── INFORMATION SHOWN ──

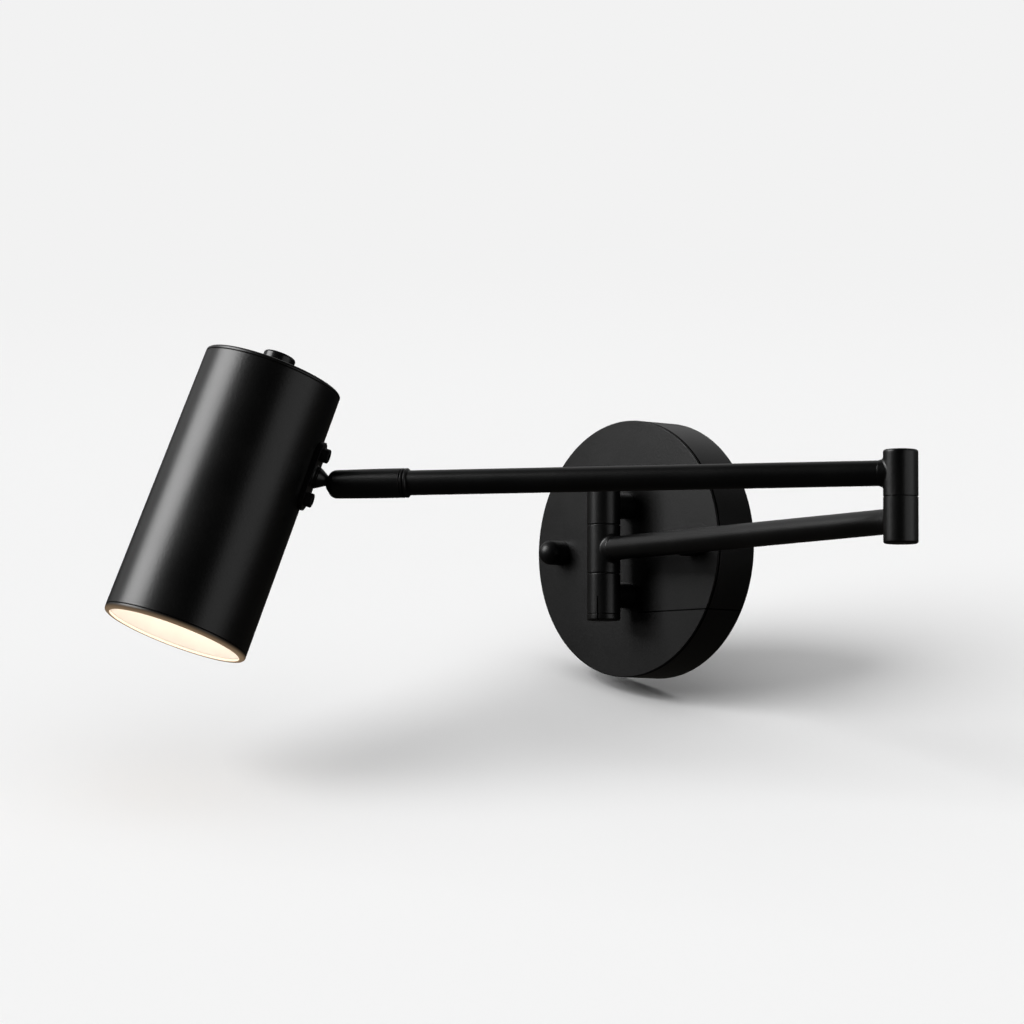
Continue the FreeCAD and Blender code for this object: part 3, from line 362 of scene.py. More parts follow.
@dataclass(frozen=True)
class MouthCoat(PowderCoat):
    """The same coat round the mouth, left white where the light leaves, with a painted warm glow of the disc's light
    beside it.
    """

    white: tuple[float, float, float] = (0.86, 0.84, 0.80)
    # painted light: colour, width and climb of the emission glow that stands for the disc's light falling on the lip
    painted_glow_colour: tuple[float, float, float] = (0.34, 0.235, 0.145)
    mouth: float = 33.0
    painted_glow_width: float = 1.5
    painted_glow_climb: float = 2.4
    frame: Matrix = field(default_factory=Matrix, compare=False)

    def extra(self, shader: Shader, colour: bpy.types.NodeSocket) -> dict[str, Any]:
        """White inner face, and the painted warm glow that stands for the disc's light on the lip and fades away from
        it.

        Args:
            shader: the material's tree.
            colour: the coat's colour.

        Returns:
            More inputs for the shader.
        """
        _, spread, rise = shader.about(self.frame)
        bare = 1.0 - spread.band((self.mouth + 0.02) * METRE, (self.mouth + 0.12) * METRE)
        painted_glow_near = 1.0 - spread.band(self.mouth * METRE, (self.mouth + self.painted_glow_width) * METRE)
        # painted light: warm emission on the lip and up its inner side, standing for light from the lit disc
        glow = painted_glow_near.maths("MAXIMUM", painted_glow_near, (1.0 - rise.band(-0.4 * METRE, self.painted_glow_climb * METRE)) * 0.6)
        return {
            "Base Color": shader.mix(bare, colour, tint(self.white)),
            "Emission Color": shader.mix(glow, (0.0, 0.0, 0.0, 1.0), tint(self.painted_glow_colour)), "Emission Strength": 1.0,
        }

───
── INFORMATION SHOWN ──

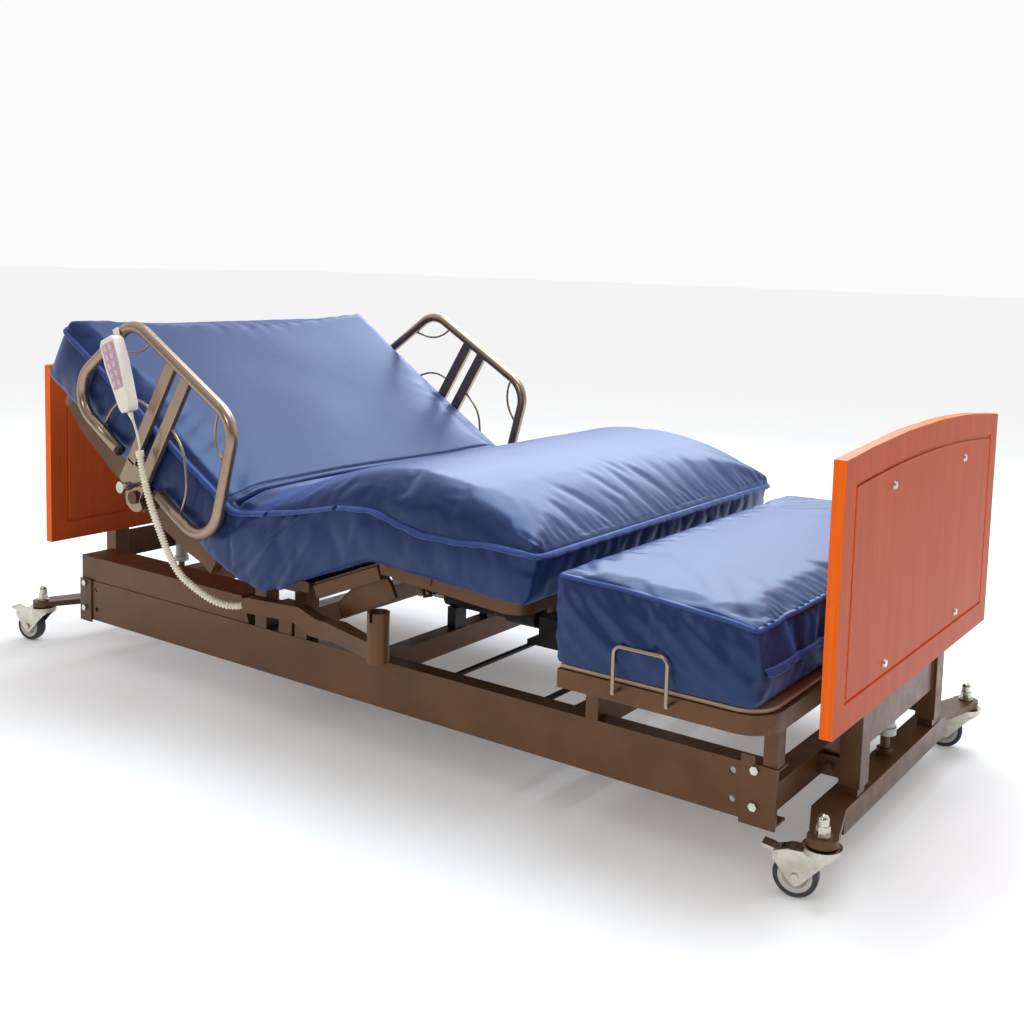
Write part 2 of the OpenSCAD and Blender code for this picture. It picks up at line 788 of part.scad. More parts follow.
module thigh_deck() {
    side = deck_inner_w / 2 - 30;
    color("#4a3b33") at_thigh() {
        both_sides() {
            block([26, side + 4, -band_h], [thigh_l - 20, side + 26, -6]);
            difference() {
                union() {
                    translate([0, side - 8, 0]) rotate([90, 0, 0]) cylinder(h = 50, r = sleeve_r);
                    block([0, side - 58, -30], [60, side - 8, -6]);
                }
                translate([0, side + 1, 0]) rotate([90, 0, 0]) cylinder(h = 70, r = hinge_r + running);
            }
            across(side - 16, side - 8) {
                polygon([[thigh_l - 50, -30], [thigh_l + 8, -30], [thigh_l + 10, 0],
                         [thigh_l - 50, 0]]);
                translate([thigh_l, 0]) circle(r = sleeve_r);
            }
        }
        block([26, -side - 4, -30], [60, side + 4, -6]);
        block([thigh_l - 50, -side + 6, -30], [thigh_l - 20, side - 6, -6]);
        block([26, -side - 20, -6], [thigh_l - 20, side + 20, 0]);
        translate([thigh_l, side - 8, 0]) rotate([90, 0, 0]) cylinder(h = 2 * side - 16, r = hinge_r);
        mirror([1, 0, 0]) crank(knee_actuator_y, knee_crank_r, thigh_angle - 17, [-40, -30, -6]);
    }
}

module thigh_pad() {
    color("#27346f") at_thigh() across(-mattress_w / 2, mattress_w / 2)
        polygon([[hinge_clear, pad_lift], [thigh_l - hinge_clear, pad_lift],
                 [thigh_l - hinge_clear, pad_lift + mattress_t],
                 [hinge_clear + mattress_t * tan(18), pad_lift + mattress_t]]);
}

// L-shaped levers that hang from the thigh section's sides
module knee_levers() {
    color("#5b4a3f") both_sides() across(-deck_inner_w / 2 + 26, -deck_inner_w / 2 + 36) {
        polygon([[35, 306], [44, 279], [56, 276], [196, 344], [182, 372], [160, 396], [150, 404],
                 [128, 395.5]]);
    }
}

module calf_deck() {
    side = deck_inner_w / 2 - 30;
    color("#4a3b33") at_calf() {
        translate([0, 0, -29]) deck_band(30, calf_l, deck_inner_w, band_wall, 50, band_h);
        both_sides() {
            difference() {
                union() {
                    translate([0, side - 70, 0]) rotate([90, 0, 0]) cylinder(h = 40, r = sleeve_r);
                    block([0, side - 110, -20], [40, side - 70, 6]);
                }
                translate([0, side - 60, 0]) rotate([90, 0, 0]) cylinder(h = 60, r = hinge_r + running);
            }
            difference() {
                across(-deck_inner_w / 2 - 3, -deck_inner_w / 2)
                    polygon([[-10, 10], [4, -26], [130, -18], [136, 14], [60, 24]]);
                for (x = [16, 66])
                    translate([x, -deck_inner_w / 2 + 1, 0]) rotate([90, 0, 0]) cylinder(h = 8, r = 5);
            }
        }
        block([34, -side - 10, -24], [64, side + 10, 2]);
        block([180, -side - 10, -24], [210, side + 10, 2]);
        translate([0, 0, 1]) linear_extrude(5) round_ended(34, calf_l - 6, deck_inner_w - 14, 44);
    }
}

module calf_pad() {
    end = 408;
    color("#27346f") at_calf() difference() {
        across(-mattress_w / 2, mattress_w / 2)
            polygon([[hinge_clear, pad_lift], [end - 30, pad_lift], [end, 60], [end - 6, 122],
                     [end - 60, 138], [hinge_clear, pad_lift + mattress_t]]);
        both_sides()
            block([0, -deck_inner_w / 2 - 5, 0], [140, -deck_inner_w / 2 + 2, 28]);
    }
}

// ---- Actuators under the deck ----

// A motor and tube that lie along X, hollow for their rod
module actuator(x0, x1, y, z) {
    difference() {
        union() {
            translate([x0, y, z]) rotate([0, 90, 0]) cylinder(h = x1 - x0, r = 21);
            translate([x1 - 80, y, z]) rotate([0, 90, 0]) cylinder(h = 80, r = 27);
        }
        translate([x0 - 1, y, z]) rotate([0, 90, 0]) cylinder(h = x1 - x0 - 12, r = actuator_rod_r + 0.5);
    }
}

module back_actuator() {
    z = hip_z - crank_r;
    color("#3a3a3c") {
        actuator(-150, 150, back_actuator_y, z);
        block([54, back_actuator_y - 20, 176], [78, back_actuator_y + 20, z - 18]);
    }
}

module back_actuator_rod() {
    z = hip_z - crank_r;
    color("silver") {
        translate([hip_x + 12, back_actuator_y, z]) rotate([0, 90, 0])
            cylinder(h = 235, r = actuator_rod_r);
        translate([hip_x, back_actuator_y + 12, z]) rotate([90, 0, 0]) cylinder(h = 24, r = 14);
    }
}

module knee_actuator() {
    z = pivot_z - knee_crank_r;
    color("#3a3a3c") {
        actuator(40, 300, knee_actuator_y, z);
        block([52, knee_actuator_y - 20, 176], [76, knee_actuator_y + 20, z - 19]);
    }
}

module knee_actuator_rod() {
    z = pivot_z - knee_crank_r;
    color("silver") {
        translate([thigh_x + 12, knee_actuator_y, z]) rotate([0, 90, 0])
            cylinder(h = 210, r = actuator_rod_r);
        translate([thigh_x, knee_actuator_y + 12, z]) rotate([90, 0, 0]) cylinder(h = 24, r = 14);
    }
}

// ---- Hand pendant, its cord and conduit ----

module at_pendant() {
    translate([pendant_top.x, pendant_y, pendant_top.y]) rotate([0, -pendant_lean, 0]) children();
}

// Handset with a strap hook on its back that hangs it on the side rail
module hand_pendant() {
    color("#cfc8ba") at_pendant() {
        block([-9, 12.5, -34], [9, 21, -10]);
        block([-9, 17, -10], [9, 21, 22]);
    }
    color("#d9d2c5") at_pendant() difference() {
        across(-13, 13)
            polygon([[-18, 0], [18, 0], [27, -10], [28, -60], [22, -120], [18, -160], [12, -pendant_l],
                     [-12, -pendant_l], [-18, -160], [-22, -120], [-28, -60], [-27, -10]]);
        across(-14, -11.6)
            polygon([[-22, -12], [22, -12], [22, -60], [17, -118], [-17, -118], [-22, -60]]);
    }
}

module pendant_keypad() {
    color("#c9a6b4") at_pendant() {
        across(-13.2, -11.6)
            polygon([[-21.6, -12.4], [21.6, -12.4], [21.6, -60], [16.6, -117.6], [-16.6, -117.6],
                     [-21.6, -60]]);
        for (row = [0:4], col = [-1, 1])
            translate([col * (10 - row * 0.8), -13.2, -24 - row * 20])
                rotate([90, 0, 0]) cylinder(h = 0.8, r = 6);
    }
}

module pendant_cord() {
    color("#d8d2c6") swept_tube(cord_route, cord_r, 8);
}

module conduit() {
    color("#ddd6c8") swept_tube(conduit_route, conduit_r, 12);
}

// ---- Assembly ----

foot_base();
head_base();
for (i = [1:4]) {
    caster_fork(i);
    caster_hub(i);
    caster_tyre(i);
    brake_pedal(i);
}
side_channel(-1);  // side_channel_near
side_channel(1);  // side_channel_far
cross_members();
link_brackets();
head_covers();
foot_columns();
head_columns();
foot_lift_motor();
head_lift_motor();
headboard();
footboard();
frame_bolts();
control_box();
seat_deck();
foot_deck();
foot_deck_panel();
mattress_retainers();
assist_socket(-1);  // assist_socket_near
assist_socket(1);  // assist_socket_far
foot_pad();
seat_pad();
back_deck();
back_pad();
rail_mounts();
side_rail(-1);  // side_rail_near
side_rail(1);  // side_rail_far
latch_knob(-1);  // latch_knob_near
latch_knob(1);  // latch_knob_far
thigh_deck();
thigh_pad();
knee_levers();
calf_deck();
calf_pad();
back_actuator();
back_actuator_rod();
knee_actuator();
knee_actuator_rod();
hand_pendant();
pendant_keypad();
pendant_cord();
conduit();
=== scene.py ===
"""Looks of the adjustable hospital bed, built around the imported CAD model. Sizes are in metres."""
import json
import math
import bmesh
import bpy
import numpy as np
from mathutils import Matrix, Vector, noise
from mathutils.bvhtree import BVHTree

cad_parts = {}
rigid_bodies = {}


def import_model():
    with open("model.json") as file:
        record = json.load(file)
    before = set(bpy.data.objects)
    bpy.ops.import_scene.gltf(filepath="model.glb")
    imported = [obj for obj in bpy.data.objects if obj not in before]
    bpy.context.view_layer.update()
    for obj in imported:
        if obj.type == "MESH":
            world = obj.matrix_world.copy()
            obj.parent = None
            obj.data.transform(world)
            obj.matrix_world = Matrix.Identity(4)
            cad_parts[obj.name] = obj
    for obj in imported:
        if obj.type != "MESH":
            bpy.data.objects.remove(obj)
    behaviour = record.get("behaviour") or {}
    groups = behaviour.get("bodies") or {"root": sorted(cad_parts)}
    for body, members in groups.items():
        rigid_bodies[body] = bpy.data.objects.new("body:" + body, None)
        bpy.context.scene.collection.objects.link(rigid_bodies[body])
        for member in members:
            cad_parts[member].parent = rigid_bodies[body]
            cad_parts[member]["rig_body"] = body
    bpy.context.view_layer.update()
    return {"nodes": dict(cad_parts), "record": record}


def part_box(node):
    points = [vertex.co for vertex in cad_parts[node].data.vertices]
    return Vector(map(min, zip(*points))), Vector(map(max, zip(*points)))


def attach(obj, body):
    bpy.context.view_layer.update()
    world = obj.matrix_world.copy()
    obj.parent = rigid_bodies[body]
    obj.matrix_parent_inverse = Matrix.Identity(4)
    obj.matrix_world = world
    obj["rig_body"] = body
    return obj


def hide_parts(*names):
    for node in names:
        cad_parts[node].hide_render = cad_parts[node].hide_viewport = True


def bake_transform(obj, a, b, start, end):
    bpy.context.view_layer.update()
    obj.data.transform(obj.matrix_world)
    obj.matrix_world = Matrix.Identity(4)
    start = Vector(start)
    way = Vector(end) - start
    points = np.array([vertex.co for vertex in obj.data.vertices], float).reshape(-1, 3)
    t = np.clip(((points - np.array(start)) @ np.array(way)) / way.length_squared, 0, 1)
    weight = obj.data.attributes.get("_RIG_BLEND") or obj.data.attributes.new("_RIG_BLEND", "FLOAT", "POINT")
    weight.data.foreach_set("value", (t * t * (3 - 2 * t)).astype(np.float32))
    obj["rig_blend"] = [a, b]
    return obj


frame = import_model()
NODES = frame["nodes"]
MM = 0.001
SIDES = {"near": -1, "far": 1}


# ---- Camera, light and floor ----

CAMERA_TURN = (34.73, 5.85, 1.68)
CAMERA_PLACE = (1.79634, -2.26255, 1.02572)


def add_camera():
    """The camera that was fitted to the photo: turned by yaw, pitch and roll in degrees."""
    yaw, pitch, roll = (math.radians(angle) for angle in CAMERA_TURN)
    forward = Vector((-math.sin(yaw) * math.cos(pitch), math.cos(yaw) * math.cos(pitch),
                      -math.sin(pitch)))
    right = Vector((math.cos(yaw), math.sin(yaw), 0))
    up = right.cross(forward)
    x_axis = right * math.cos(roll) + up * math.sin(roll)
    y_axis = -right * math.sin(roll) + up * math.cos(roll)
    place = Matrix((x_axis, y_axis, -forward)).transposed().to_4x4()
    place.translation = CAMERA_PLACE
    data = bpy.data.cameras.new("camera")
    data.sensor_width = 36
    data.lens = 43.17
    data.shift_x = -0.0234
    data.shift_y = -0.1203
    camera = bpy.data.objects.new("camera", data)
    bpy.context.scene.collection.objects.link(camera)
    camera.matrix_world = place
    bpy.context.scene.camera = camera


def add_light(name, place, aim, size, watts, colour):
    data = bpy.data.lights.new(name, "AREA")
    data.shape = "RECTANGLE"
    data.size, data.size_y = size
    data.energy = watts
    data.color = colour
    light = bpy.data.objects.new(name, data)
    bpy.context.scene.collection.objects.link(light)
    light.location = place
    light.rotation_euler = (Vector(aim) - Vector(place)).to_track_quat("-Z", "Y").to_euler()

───

WRITTEN EXERCISE
Extract only the lines from the line with "knee_levers();" through the line with "for body, members", keeping both end lines exactly as they are.

OUTPUT FOR THIS TASK
knee_levers();
calf_deck();
calf_pad();
back_actuator();
back_actuator_rod();
knee_actuator();
knee_actuator_rod();
hand_pendant();
pendant_keypad();
pendant_cord();
conduit();
=== scene.py ===
"""Looks of the adjustable hospital bed, built around the imported CAD model. Sizes are in metres."""
import json
import math
import bmesh
import bpy
import numpy as np
from mathutils import Matrix, Vector, noise
from mathutils.bvhtree import BVHTree

cad_parts = {}
rigid_bodies = {}


def import_model():
    with open("model.json") as file:
        record = json.load(file)
    before = set(bpy.data.objects)
    bpy.ops.import_scene.gltf(filepath="model.glb")
    imported = [obj for obj in bpy.data.objects if obj not in before]
    bpy.context.view_layer.update()
    for obj in imported:
        if obj.type == "MESH":
            world = obj.matrix_world.copy()
            obj.parent = None
            obj.data.transform(world)
            obj.matrix_world = Matrix.Identity(4)
            cad_parts[obj.name] = obj
    for obj in imported:
        if obj.type != "MESH":
            bpy.data.objects.remove(obj)
    behaviour = record.get("behaviour") or {}
    groups = behaviour.get("bodies") or {"root": sorted(cad_parts)}
    for body, members in groups.items():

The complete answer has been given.